I had a dream... Sisterhood: How it all began… | Comics for Sinners

Sisterhood

Published on January 20th, 2017 | by Richard Boom

Sisterhood: How it all began…

I had a dream…
A daydream…

I wanted to have my own comic. Or even a label of my own, but Boom! Studios beat me to it, I guess! O wait, I wanted to have my own comicon, but darn KABOOM-Comicon sounded a tad too much like Mark Millar’s Kapow Comicon, I guess.

All kidding aside… (not really but perhaps I will get to that another time) I did have a daydream which came to bloom and is coming to life. And this is how it all started.

I started going to a comicon (FACTS in Belgium) in 2004 (I was 31 at the time) and this was the first time I took a sketchbook with me.
I have met artists before (Joe Jusko, Brian Pulido, Amanda Conner, Jimmy Palmiotti, Benitez, Finch) but never thought about anything else but to have a comic (and just ONE even, not a pile!) signed and personalized and not till I met Dwayne Turner (Spawn artist) did I ask for a sketch.

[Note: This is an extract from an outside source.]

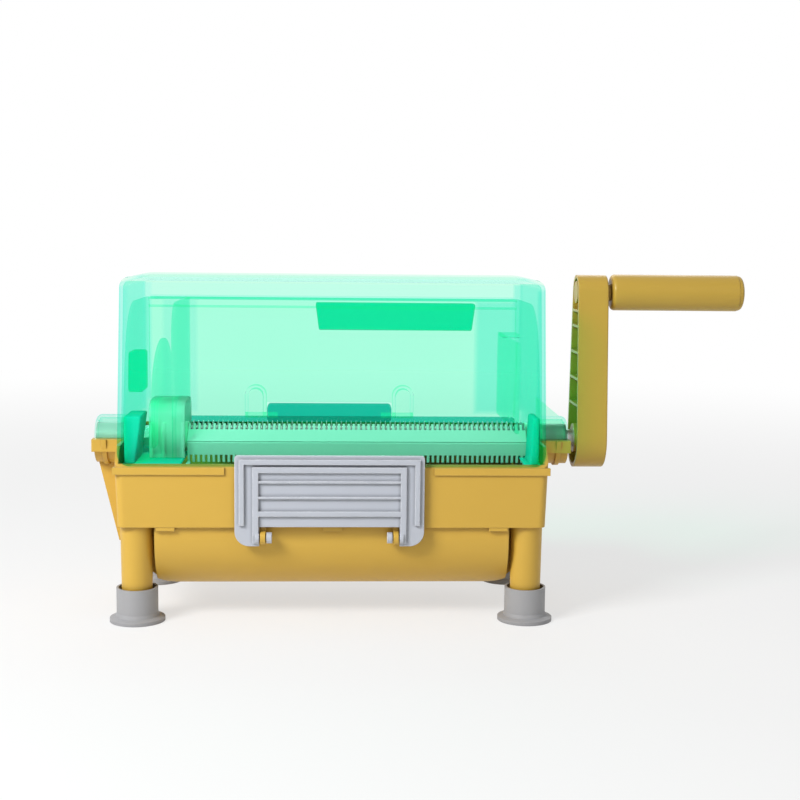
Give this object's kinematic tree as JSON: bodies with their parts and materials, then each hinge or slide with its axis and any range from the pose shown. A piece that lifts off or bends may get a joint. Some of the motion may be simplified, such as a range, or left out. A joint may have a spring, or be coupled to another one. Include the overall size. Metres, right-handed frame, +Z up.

But not for years later did I first end up with a sketchbook in my hand at a convention and started collecting sketches and commissions.

Mostly due to the fact that I got to working behind the tables at a comicon (FACTS again) arranging the Artist Alley and such and the network I created (as an art agent, or just arranging something for someone and getting a sketch in return) did my collection of sketches, commissions grow to such an extent that I can honestly say I am having difficulties remembering all the artwork.

I did want to have a special ‘theme’ in my sketchbook and since I was reading a cool Mummy-story (written by Justin Gray and drawn by Eliseu Gouveia) at the time, the theme was not a difficult one to come up with. I wanted something original and fun, and not be the next fanboy asking for a Superman or a character a certain artist is famous for. Not that there is anything wrong with that… it just was not me.

Fast forward to 150 Mummy-pieces and a few years later and I start developing an itch.
And that itch needed scratching.

I was not sure what that itch was until a few folks told me if I based the theme on “something” from “someone” and when I told them about the idea to have an ‘original’ sketchbook they would look at the art and say “this would be a cool comic”.

And actually, I think I agreed. But I never wanted to think past the love I have for the art of Eliseu and story of Justin.

A few years earlier a german artist (Sedat Oezgen) asked me to write a story for him. A comic which he could then do his personal magic with. I agreed in doing that and without any clue how to pursue writing comics, I just “did it”. And he loved what I did with the full script I turned in. The project silently died unfortunately as life just sometimes intervenes, but it sure made me happy at the time and when the time came that I realized what the former itching needed as scratch-pole I thought about that great experience and it all came together.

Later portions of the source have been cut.